= John W. Thompson (Iowa politician) =

American politician (1823–1883)

John W. Thompson (October 14, 1823 – August 11, 1883) was an American politician.

Thompson was born on October 14, 1823, in Huntingdon County, Pennsylvania. He began his two-year teaching career at the age of nineteen, and thereafter studied law with Thomas P. Campbell in the borough of Huntingdon for an additional two-year period. Thereafter, from 1847, Thompson began his own legal practice in Williamsburg and Hollidaysburg.

In the 1844 United States presidential election, Thompson cast his vote for Whig Party candidate Henry Clay. Thompson began traveling westward in 1854, settled in Davenport, Iowa, by 1855, and formed a law firm with partner H. G. Barber (or Horatio B. Barner).

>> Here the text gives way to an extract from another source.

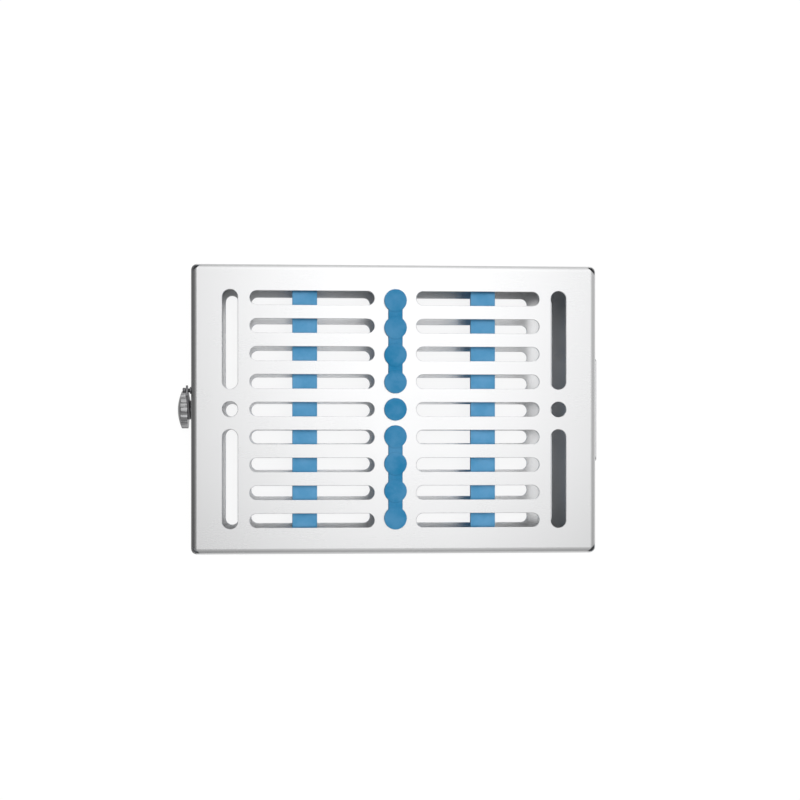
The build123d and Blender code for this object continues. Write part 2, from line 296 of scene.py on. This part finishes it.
def smooth(piece):
    """Smooth shading over roundings, with flat faces kept flat."""
    only(piece)
    bpy.ops.object.shade_smooth_by_angle(angle=smooth_below)
    apply(piece, "WEIGHTED_NORMAL", keep_sharp=True, weight=flat_weight)


class Wire:
    """A socket in a material's nodes, so that shader maths is written as an expression."""

    def __init__(self, tree, socket=None):
        self.tree = tree
        self.socket = socket

    def node(self, kind, settings, inputs, output=0):
        """Adds a node with its settings and the values or wires of its sockets."""
        made = self.tree.nodes.new(kind)
        for name, value in settings.items():
            setattr(made, name, value)
        for name, value in inputs.items():
            if isinstance(value, Wire):
                self.tree.links.new(value.socket, made.inputs[name])
            else:
                made.inputs[name].default_value = value
        return Wire(self.tree, made.outputs[output])

    def maths(self, operation, first, second=0.0):
        return self.node("ShaderNodeMath", {"operation": operation}, {0: first, 1: second})

    def axes(self):
        """The three coordinates of a place or a direction."""
        parts = self.node("ShaderNodeSeparateXYZ", {}, {"Vector": self}).socket.node.outputs
        return [Wire(self.tree, part) for part in parts]

    def __add__(self, other):
        return self.maths("ADD", self, other)

    def __sub__(self, other):
        return self.maths("SUBTRACT", self, other)

    def __rsub__(self, other):
        return self.maths("SUBTRACT", other, self)

    def __mul__(self, other):
        return self.maths("MULTIPLY", self, other)

    __radd__ = __add__
    __rmul__ = __mul__

    def smoothstep(self, start, end, low=0.0, high=1.0):
        """Goes smoothly from low to high while this value goes from start to end."""
        return self.node(
            "ShaderNodeMapRange",
            {"interpolation_type": "SMOOTHSTEP"},
            {"Value": self, "From Min": start, "From Max": end, "To Min": low, "To Max": high},
        )

    def noise(self, scale, detail):
        """Noise at this place."""
        return self.node(
            "ShaderNodeTexNoise", {}, {"Vector": self, "Scale": scale, "Detail": detail}
        )

    def bump(self, strength, distance):
        """Normals bent by this height."""
        return self.node(
            "ShaderNodeBump", {}, {"Height": self, "Strength": strength, "Distance": distance}
        )

    def blend(self, first, second):
        """Colour from first to second by this value."""
        return self.node(
            "ShaderNodeMix",
            {"data_type": "RGBA"},
            {0: self, 6: first, 7: second},
            output=2,
        )


def new_material(name):
    """An empty material with one shader: its start wire and the shader node."""
    material = bpy.data.materials.new(name)
    material.use_nodes = True
    return material, Wire(material.node_tree), material.node_tree.nodes["Principled BSDF"]


def connect(wire, shader, socket):
    wire.tree.links.new(wire.socket, shader.inputs[socket])


def painted_corner_shade(place):
    """1 inside the four corners of the lid, where dark shade is painted, and 0 elsewhere."""
    x, y, z = place.axes()
    x = x.maths("ABSOLUTE", x)
    y = y.maths("ABSOLUTE", y)
    past_x = x.maths("MAXIMUM", x - (half_length - fold_radius))
    past_y = y.maths("MAXIMUM", y - (half_width - fold_radius))
    reach = x.maths("SQRT", past_x * past_x + past_y * past_y)
    start, end = corner_shade_zone
    near_corner = x.smoothstep(half_length - start, half_length - end) * y.smoothstep(
        half_width - start, half_width - end
    )
    inside = reach.smoothstep(*corner_shade_radius, 1.0, 0.0)
    upper = z.smoothstep(*corner_shade_top, 1.0, 0.0)
    lower = z.smoothstep(*corner_shade_foot)
    return near_corner * inside * (upper * lower)


def metal(name, tone, roughness, grain, stretch, corner_shaded=False):
    """Stainless steel: a fine grain along one axis, faint clouding and small pits, and where
    asked, painted shade in the lid's corners.
    """
    material, start, shader = new_material(name)
    shader.inputs["Metallic"].default_value = 1.0
    place = start.node("ShaderNodeTexCoord", {}, {}, output="Object")
    streaks = place.node("ShaderNodeMapping", {}, {"Vector": place, "Scale": stretch})
    lines = streaks.noise(1.0, 4.0)
    clouds = place.noise(cloud_scale, 3.0)
    pits = place.noise(pit_scale, 2.0)
    connect(roughness + 0.015 * (lines - 0.5) + 0.04 * (clouds - 0.5), shader, "Roughness")
    dull = [level * worn for level in tone]
    shade = (0.75 * clouds + 0.25 * lines).smoothstep(0.3, 0.7)
    colour = shade.blend((*dull, 1), (*tone, 1))
    if corner_shaded:
        # Painted shade: the lid's corners are darkened to a near-black grey.
        colour = painted_corner_shade(place).blend(colour, corner_shade_tone)
    connect(colour, shader, "Base Color")
    connect((0.7 * lines + 0.3 * pits).bump(grain, grain_depth), shader, "Normal")
    return material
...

Between 1861 and 1866, Thompson maintained his own legal practice, then joined forces with J. D. Campbell until 1870. Thompson continued to be politically active in Iowa, and joined the emerging Republican Party. He served twice as a delegate of the Republican National Convention, in 1860 and 1880. Thompson was a member of the Iowa General Assembly from January 11, 1858, to January 12, 1862, first as a legislator for District 28 of the Iowa House of Representatives until 1860, and thereafter for District 19 of the Iowa Senate. In 1878, Thompson was elected mayor of Davenport. He served a one-year term, and was subsequently named city attorney under mayor John E. Henry in 1881. Thompson returned to the mayoralty in April 1883, and died in office on August 11, 1883.

John W. Thompson married Westmoreland County, Pennsylvania, native Margaret A. Wallace on May 12, 1874. She died on March 12, 1875.